* DATA BLOCK *

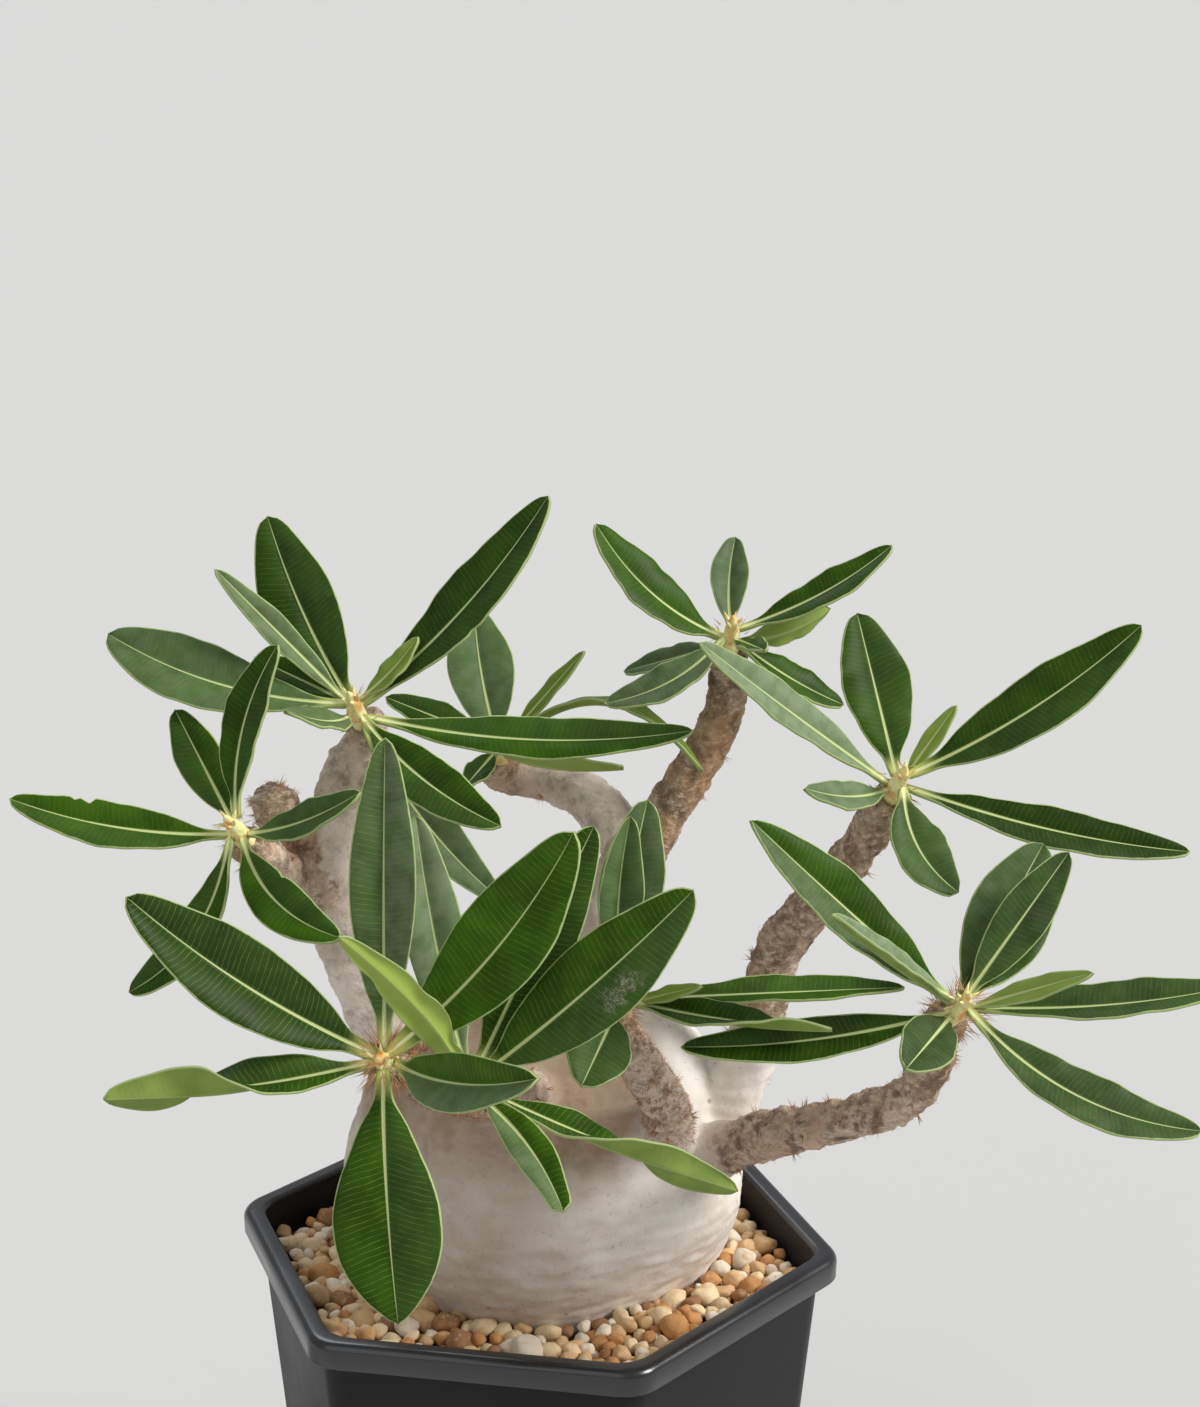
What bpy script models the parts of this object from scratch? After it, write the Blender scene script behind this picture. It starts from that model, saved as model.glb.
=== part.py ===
"""Potted pachypodium: a hexagonal pot of soil and gravel, a swollen caudex and nine leafy heads.

Metres, +Z up. The origin is the middle of the pot's flat underside. X runs to the right and Y
to the back. Sizes in the tables below are in millimetres, angles in degrees.
"""
import math
import random
from collections import namedtuple

import bmesh
import bpy
import numpy as np
from mathutils import Matrix, Vector

MM = 0.001
GAP = 0.3
FLAT_GAP = GAP / math.cos(math.radians(30))
SHARP_ANGLE = 40
WELD = 0.002
FLAT_ANGLE = 0.4

# Pot: a tapered hexagon with rounded corners and a turned-down lip. Radii are to the corners.
POT_TURN = -10.65
POT_HEIGHT = 110.0
POT_FOOT_RADIUS = 51.5
POT_NECK_RADIUS = 62.0
POT_LIP_RADIUS = 66.0
POT_LIP_DROP = 5.8
POT_WALL = 1.9
POT_FLOOR = 2.6
POT_CORNER = 8.0
POT_FOOT_BEVEL = 1.0
LIP_FOOT_BEVELS = (0.4, 0.6)
LIP_TOP_BEVEL = 1.2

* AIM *
Everything from the first line of the data through the line containing "FLAT_ANGLE = 0.4" should be echoed exactly. Add nothing.

* TASK SOLUTION *
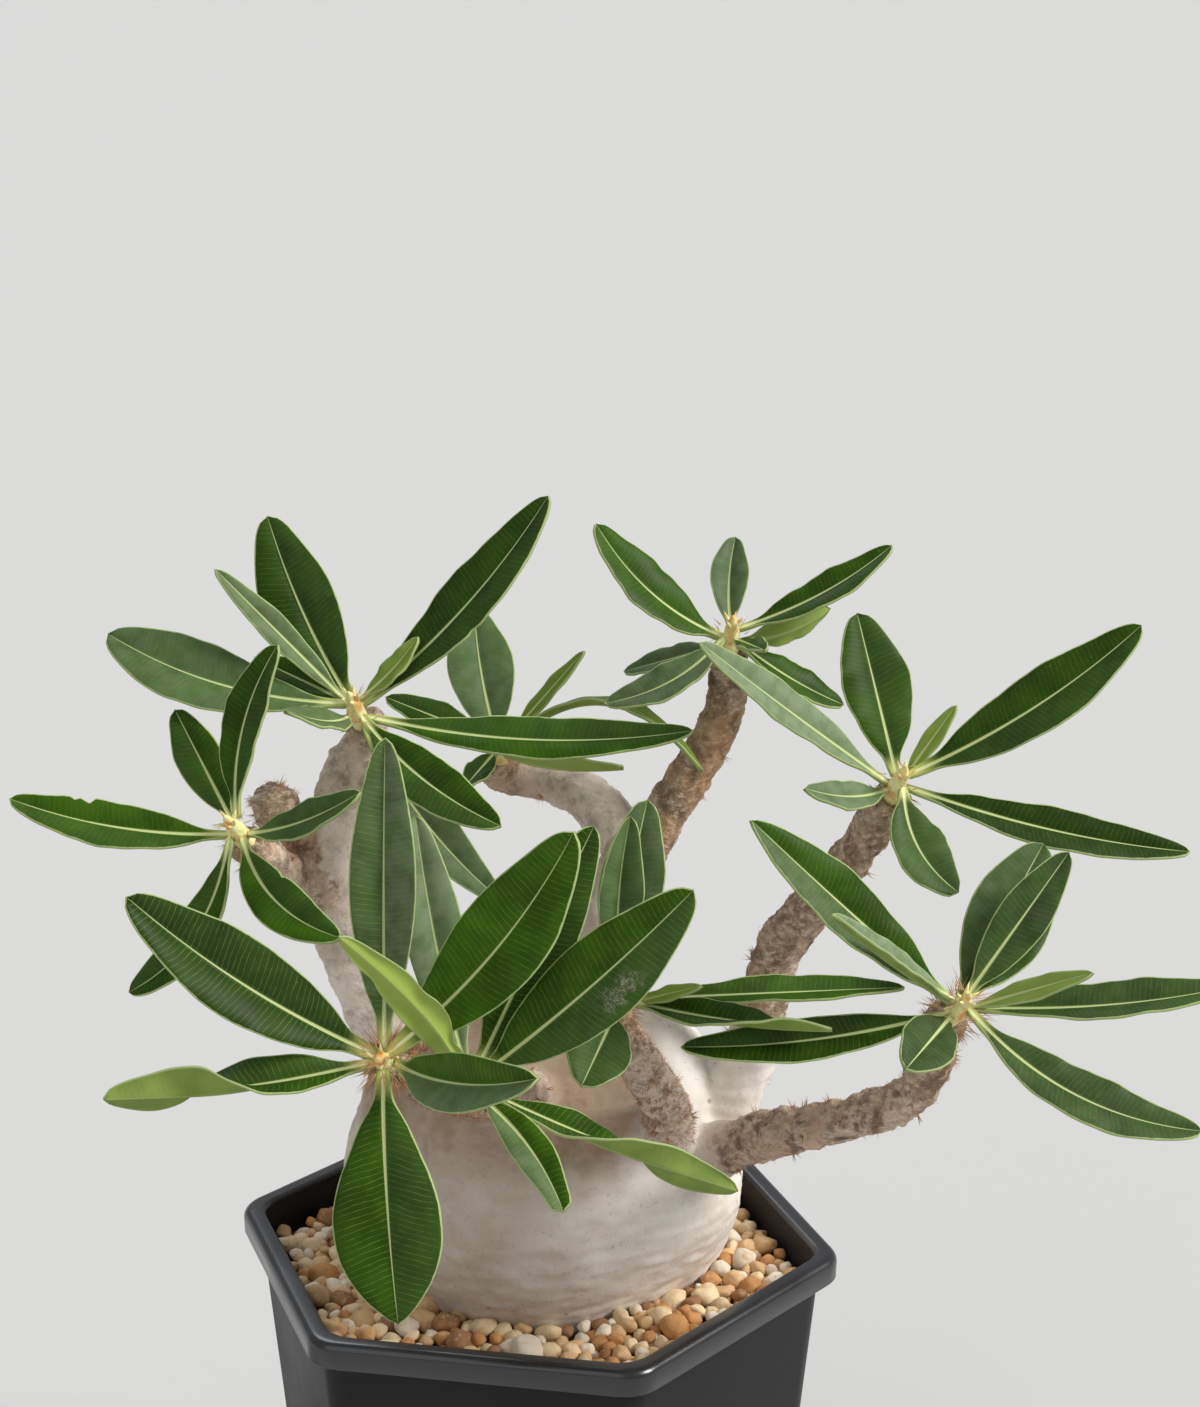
What bpy script models the parts of this object from scratch? After it, write the Blender scene script behind this picture. It starts from that model, saved as model.glb.
=== part.py ===
"""Potted pachypodium: a hexagonal pot of soil and gravel, a swollen caudex and nine leafy heads.

Metres, +Z up. The origin is the middle of the pot's flat underside. X runs to the right and Y
to the back. Sizes in the tables below are in millimetres, angles in degrees.
"""
import math
import random
from collections import namedtuple

import bmesh
import bpy
import numpy as np
from mathutils import Matrix, Vector

MM = 0.001
GAP = 0.3
FLAT_GAP = GAP / math.cos(math.radians(30))
SHARP_ANGLE = 40
WELD = 0.002
FLAT_ANGLE = 0.4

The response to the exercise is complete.